3. What is the distance along the stream between points R and T?

about 8 to 9 scale bar lengths = 200 to 225 miles.

4. What is the average gradient of the stream between points R and T?

150 feet in about 200 miles = 0.75 ft/mile; 150 feet in 225 miles = 0.67 ft/mile

5. What is the elevation of contour f?

550 feet.

6. What is the difference in elevation between contour d and contour k?

d = 700; k = 800; the difference is 100 feet.

7. What is the azimuth direction going from point R to point Q?

8. Refer to Figure 5 below.

FIGURE 5

Identify locations by use of the grid intersections. For example, point Q is closest to grid intersection K-5 (intersection of red lines).

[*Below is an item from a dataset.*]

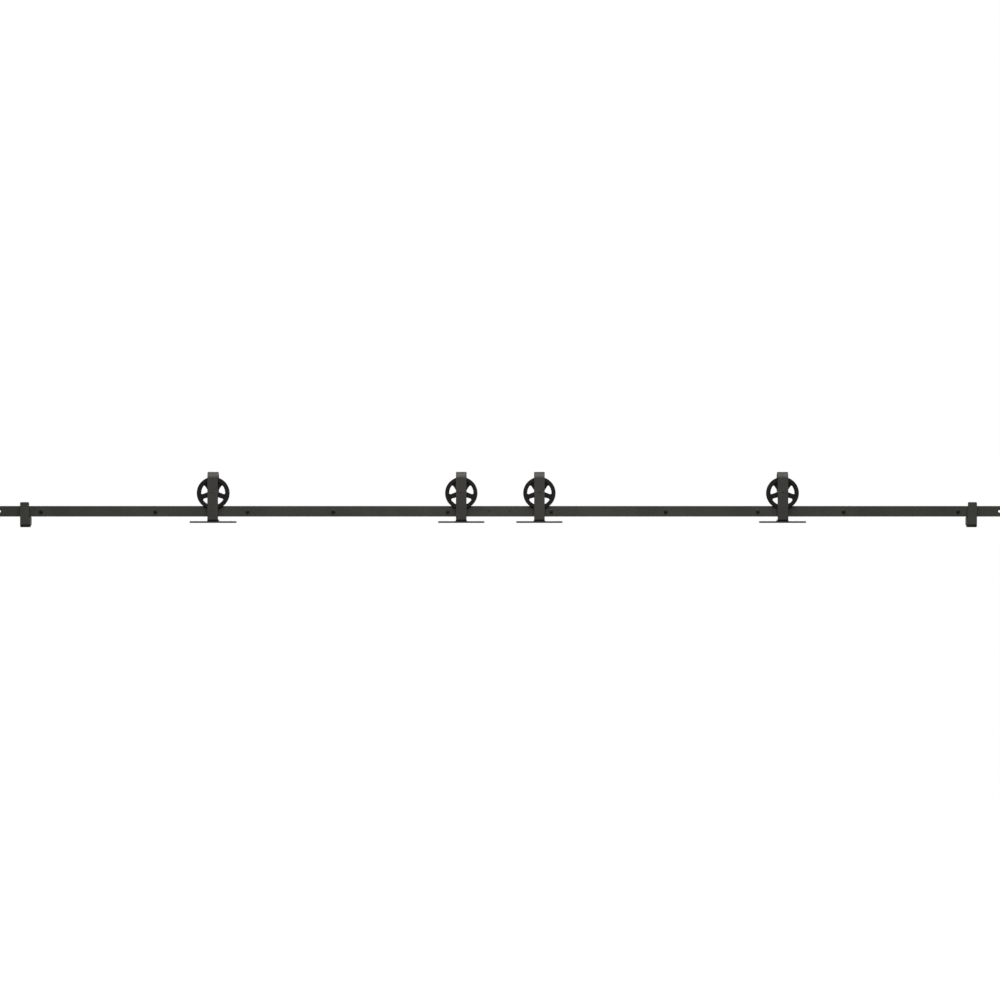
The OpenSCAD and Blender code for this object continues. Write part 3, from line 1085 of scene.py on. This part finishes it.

For each of the following descriptions, choose the location of the best example.

1. The top of a hill located within a depression is located at:

I-9 (intersection of blue lines)

2. The northwest end of a valley located between two parallel ridges is located at:

midway between E-8 and D-8 (intersection of green lines)

9. Refer to Figure 6, below.

1. Which NYC boroughs or parts of boroughs are represented on the map shown in Figure 6? Manhattan and the western Bronx.
2. In general terms, briefly describe the topography.
Manhattan: Manhattan is a narrow, elongated island that trends NE-SW. It is roughly 12 miles long and two miles wide. The northernmost part of the borough is a well-defined, narrow ridge that rises to over 100 feet and occupies the entire width of the island. Further south, a lower, irregular plateau occupies the west-central region. The southermost part of the island is quite low and flat.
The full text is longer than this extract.